Recently, a research team led by Professor Shan Caifeng and Associate Professor Zhao Fang from the School of Intelligence Science and Technology at Nanjing University, in collaboration with the China Mobile Cloud Capability Center, Nanjing University of Science and Technology, and other institutions, has proposed a highly aligned abnormal image generation method that can be widely applied to Industrial Anomaly Detection tasks. This method aims to address the performance limitations of models caused by the scarcity of anomalous samples in industrial settings, overcoming key bottlenecks in existing generation methods related to image realism, diversity, and mask alignment.

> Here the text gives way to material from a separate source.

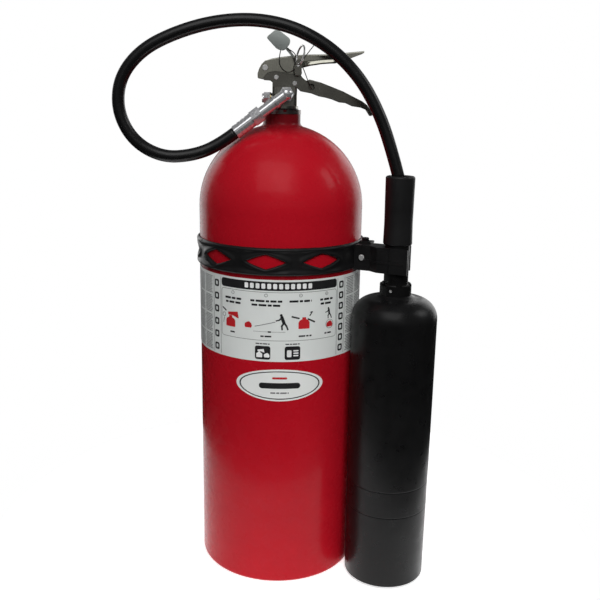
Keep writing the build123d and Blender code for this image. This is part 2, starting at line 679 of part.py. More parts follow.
horn_end_z = HORN_Z[1] - 4  # where the shoulder's arc ends, below the collar
shoulder_z = horn_end_z - HORN_SHOULDER
shoulder_r = HORN_TOP_R - HORN_SHOULDER
with BuildPart() as horn:
    with BuildSketch(horn_section):
        with BuildLine():
            Line((HORN_MOUTH_R - HORN_WALL, HORN_Z[0]), (HORN_MOUTH_R, HORN_Z[0]))
            Polyline(
                (HORN_MOUTH_R, HORN_Z[0]), (HORN_MOUTH_R + 0.2, HORN_STEPS[0]),
                (HORN_MOUTH_R + 0.6, HORN_STEPS[0]), (HORN_MOUTH_R + 0.7, HORN_STEPS[1]),
                (HORN_MOUTH_R + 0.9, HORN_STEPS[1]), (HORN_TOP_R, shoulder_z),
            )
            RadiusArc((HORN_TOP_R, shoulder_z), (shoulder_r, horn_end_z), -HORN_SHOULDER)
            Polyline(
                (shoulder_r, horn_end_z), (COLLAR_R, HORN_Z[1]), (HORN_BORE_R, HORN_Z[1]),
                (HORN_BORE_R, HORN_Z[1] - 10), (shoulder_r - 2, horn_end_z - 4),
            )
            RadiusArc((shoulder_r - 2, horn_end_z - 4), (HORN_TOP_R - HORN_WALL, shoulder_z), 24)
            Line((HORN_TOP_R - HORN_WALL, shoulder_z), (HORN_MOUTH_R - HORN_WALL, HORN_Z[0]))
        make_face()
    revolve(axis=Axis(horn_axis, (0, 0, 1)))
save(horn, "horn")

with BuildPart() as horn_orifice:
    with BuildSketch(on_horn(ORIFICE_Z)):
        Circle(9)
    extrude(amount=8.5)
    with BuildSketch(on_horn(ORIFICE_Z)):
        Circle(HORN_BORE_R - 0.1)
    extrude(amount=18)
    with BuildSketch(on_horn(ORIFICE_Z)):
        Circle(2)
    extrude(amount=20, mode=Mode.SUBTRACT)
    jets = horn_axis + Vector(0, 0, ORIFICE_Z + 4)
    for across in (horn_dir, side_dir):
        with BuildSketch(Plane(origin=jets, x_dir=(0, 0, 1), z_dir=across)):
            Circle(1.3)
        extrude(amount=12, both=True, mode=Mode.SUBTRACT)
save(horn_orifice, "horn_orifice")

# Band, arm and clip -------------------------------------------------------------------------------
band_mid = sum(BAND_Z) / 2
with BuildPart() as clamp_band:
    with BuildSketch(Plane.XY.offset(BAND_Z[0])):
        Circle(BAND_R)
        Circle(CYLINDER_R, mode=Mode.SUBTRACT)
    extrude(amount=BAND_Z[1] - BAND_Z[0])
    for index in range(WINDOW_COUNT):
        turn = radians(WINDOW_FIRST - WINDOW_PITCH * index)
        outward = Vector(sin(turn), -cos(turn), 0)
        middle = outward * (CYLINDER_R - WALL) + Vector(0, 0, band_mid)
        with BuildSketch(Plane(origin=middle, x_dir=(cos(turn), sin(turn), 0), z_dir=outward)) as window:
            half_width, half_height = WINDOW_HALF
            Polygon((-half_width, 0), (0, half_height), (half_width, 0), (0, -half_height), align=None)
            fillet(window.vertices().group_by(Axis.X)[1], 6)
        extrude(amount=2 * WALL, mode=Mode.SUBTRACT)
    with BuildSketch(on_arm(BAND_Z[0])):
        with Locations((CYLINDER_R, 0)):
            Rectangle(16, 3)
    extrude(amount=BAND_Z[1] - BAND_Z[0], mode=Mode.SUBTRACT)
save(clamp_band, "clamp_band")

CLIP_OUTER = CLIP_INNER + CLIP_WALL
CLIP_BACK = HORN_DISTANCE - CLIP_OUTER
ARM_END = CLIP_BACK + 2.5
with BuildPart() as clip_arm:
    with BuildSketch(on_arm(CLIP_Z[0])):
        with Locations(((BAND_R + ARM_END) / 2 - 3, 0)):
            Rectangle(ARM_END - BAND_R + 6, 2 * ARM_HALF)
        Polygon(
            (ARM_JOG[0], 0), (ARM_JOG[0], -ARM_HALF), (ARM_JOG[1], -CLIP_OUTER),
            (HORN_DISTANCE - ARM_MEETS_CLIP, -CLIP_OUTER), (HORN_DISTANCE - ARM_MEETS_CLIP, -ARM_HALF),
            (ARM_END, 0), align=None,
        )
        Circle(BAND_R, mode=Mode.SUBTRACT)
        with Locations((HORN_DISTANCE, 0)):
            Circle(CLIP_OUTER, mode=Mode.SUBTRACT)
    extrude(amount=CLIP_Z[1] - CLIP_Z[0])
    with BuildSketch(on_arm(CLIP_Z[0])):
        with Locations((124, 0)):
            RectangleRounded(15, 2 * ARM_HALF - 5, 2)
    extrude(amount=CLIP_Z[1] - CLIP_Z[0] - 3, mode=Mode.SUBTRACT)
    with BuildSketch(on_arm(RIB_Z[0])):
        Polygon(
            (RIB_ENDS[0], 1 - ARM_HALF), (RIB_ENDS[0], -ARM_HALF - RIB_RISE),
            (ARM_JOG[0], -ARM_HALF - RIB_RISE), (ARM_JOG[1], -CLIP_OUTER - RIB_RISE),
            (HORN_DISTANCE - ARM_MEETS_CLIP, -CLIP_OUTER - RIB_RISE),
            (HORN_DISTANCE - ARM_MEETS_CLIP, -CLIP_OUTER), (ARM_JOG[1], -CLIP_OUTER),
            (ARM_JOG[0], 1 - ARM_HALF), align=None,
        )
    extrude(amount=RIB_Z[1] - RIB_Z[0])
    with BuildSketch(on_arm(CLIP_Z[1])):
        with Locations((112.5, 8.5)):
            Rectangle(15, 13)
        Circle(BAND_R, mode=Mode.SUBTRACT)
    extrude(amount=FLANGE)
    with BuildSketch(on_arm(CLIP_Z[0] - 1)):
        with Locations(ARM_BOLT):
            Circle(ARM_BOLT_R)
    extrude(amount=40, mode=Mode.SUBTRACT)
    with BuildSketch(facing_side(ARM_SCREW[0], 0, ARM_SCREW[1])):
        Circle(ARM_SCREW_R)
    extrude(amount=20, mode=Mode.SUBTRACT)
save(clip_arm, "clip_arm")

with BuildPart() as horn_clip:
    with BuildSketch(on_arm(CLIP_Z[0])):
        with Locations((HORN_DISTANCE, 0)):
            Circle(CLIP_OUTER)
        for reach, side in zip(CLIP_REACH, (-1, 1)):
            with Locations((HORN_DISTANCE + reach / 2, side * CLIP_OUTER / 2)):
                Rectangle(reach, CLIP_OUTER)
        with Locations((HORN_DISTANCE, 0)):
            Circle(CLIP_INNER, mode=Mode.SUBTRACT)
        with Locations((HORN_DISTANCE + CLIP_INNER, 0)):
            Rectangle(2 * CLIP_INNER, 2 * CLIP_INNER, mode=Mode.SUBTRACT)
    extrude(amount=CLIP_Z[1] - CLIP_Z[0])
    with BuildSketch(facing_side(CLIP_RIVET[0], 0, CLIP_RIVET[1])):
        Circle(CLIP_RIVET_R)
    extrude(amount=-30, mode=Mode.SUBTRACT)
    with BuildSketch(on_arm(RIB_Z[0])):
        rib_start = HORN_DISTANCE - ARM_MEETS_CLIP
        Polygon(
            (rib_start, -CLIP_OUTER), (rib_start, -CLIP_OUTER - RIB_RISE),
            (RIB_ENDS[1], -CLIP_OUTER - RIB_RISE), (RIB_ENDS[1], -CLIP_OUTER),
            (HORN_DISTANCE, 0.5 - CLIP_OUTER), align=None,
        )
    extrude(amount=RIB_Z[1] - RIB_Z[0])
save(horn_clip, "horn_clip")

with BuildPart() as clip_rivet:
    with BuildSketch(facing_side(CLIP_RIVET[0], -CLIP_INNER, CLIP_RIVET[1])):
        Circle(CLIP_RIVET_R)
    extrude(amount=-CLIP_WALL)
    with BuildSketch(facing_side(CLIP_RIVET[0], -CLIP_INNER - CLIP_WALL, CLIP_RIVET[1])):
        Circle(2.6)
    extrude(amount=-2.6)
    fillet(clip_rivet.edges().sort_by(Axis(horn_axis, -side_dir))[-1], 1)
save(clip_rivet, "clip_rivet")

with BuildPart() as arm_bolt:
    with BuildSketch(on_arm(CLIP_Z[0] - ARM_NUT)):
        with Locations(ARM_BOLT):
            Circle(ARM_BOLT_R)
    extrude(amount=CLIP_Z[1] - CLIP_Z[0] + ARM_NUT + FLANGE)
    with BuildSketch(on_arm(CLIP_Z[1] + FLANGE)):
        with Locations(ARM_BOLT):
            RegularPolygon(4.6, 6)
    extrude(amount=4)
    fillet(arm_bolt.faces().sort_by(Axis.Z)[-1].edges(), 0.8)
save(arm_bolt, "arm_bolt")

with BuildPart() as arm_nut:
    with BuildSketch(on_arm(CLIP_Z[0] - ARM_NUT)):
        with Locations(ARM_BOLT):
            RegularPolygon(4.6, 6)
            Circle(ARM_BOLT_R, mode=Mode.SUBTRACT)
    extrude(amount=ARM_NUT)
save(arm_nut, "arm_nut")

with BuildPart() as arm_screw:
    with BuildSketch(facing_side(ARM_SCREW[0], 2, ARM_SCREW[1])):
        Circle(ARM_SCREW_R)
    extrude(amount=ARM_HALF - 2)
    with BuildSketch(facing_side(ARM_SCREW[0], ARM_HALF, ARM_SCREW[1])):
        Circle(3.6)
    extrude(amount=1.8)
    fillet(arm_screw.edges().sort_by(Axis((0, 0, 0), side_dir))[-1], 1.2)
    with BuildSketch(facing_side(ARM_SCREW[0], ARM_HALF + 0.9, ARM_SCREW[1])):
        Rectangle(1, 9, rotation=-40)
    extrude(amount=3, mode=Mode.SUBTRACT)
save(arm_screw, "arm_screw")

# Label and badge: thin skins on the cylinder -------------------------------------------------------
label_end = radians(-90 - LABEL_SPREAD)
outward = Vector(cos(label_end), sin(label_end), 0)
with BuildPart() as instruction_label:
    with BuildSketch(Plane(origin=(0, 0, 0), x_dir=outward, z_dir=outward.cross(Vector(0, 0, 1)))):
        with Locations((CYLINDER_R + SKIN / 2, sum(LABEL_Z) / 2)):
            Rectangle(SKIN, LABEL_Z[1] - LABEL_Z[0])
    revolve(axis=Axis.Z, revolution_arc=2 * LABEL_SPREAD)
save(instruction_label, "instruction_label")

with BuildPart() as plain_badge:
    with BuildSketch(Plane.XZ.offset(CYLINDER_R - 30)):
        with Locations((0, BADGE_Z)):
            Ellipse(BADGE_SIZE[0] / 2, BADGE_SIZE[1] / 2)
    extrude(amount=40)
    with BuildSketch(Plane.XY.offset(BADGE_Z - BADGE_SIZE[1])):
        Circle(CYLINDER_R + SKIN)
        Circle(CYLINDER_R, mode=Mode.SUBTRACT)
    extrude(amount=2 * BADGE_SIZE[1], mode=Mode.INTERSECT)
save(plain_badge, "plain_badge")
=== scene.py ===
"""Looks of a portable carbon dioxide extinguisher: red cylinder, valve, looped hose and horn.

Metres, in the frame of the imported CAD: +Z up, -Y the front, origin at the centre of the base.
"""

import json
from math import atan2, cos, pi, radians, sin

import bmesh
import bpy
from mathutils import Matrix, Vector


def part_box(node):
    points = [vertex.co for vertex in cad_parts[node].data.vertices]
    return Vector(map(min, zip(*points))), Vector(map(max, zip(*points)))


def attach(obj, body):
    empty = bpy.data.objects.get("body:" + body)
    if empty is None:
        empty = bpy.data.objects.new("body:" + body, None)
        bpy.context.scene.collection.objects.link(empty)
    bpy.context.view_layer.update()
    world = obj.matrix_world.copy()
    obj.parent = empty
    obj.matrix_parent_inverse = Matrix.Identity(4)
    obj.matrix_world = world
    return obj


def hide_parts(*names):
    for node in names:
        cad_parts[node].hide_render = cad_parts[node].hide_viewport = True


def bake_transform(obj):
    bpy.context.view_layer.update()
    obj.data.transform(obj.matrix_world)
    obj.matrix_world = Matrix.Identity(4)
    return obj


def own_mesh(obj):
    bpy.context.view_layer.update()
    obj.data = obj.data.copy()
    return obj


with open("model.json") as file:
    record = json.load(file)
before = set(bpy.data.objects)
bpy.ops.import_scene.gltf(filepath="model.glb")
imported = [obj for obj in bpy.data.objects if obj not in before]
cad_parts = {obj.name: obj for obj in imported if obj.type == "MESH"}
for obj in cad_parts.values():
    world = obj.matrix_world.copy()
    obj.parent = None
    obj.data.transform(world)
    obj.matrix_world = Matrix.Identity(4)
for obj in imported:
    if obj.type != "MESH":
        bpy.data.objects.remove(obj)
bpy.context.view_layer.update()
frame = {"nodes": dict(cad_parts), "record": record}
nodes = frame["nodes"]

MM = 0.001
CYLINDER_R = 101.6 * MM
LABEL_R = 101.9 * MM
HOSE_DIAMETER = 14.5 * MM
HORN_AXIS = Vector((0.1385, -0.068, 0))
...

Fig. 1. Flowchart of the proposed method and a comparison of generated images
The research team designed a novel controllable diffusion model, AnomalyControl, which integrates four innovative modules. First, a CLIP-guided anomaly prompt generator is introduced to identify text descriptions that best align semantically with real anomalous images. Second, an anomaly appearance and shape disentanglement mechanism ensures the semantic consistency of anomalous appearance is not overly influenced by variations in its shape. Through this refined control and disentanglement strategy, AnomalyControl can effectively generate complex and realistic industrial anomaly images. Additionally, the team incorporated a training-free local control enhancement strategy to improve the alignment between generated anomalous regions and their masks. Finally, a hard sample generation module enables a training process that enhances downstream model performance without requiring additional real samples. The proposed method not only reduces data collection costs but also significantly improves the system's generalization capability in industrial environments. It further supports downstream detection models in implementing a coarse-to-fine learning strategy, markedly enhancing their ability to identify low-saliency defects.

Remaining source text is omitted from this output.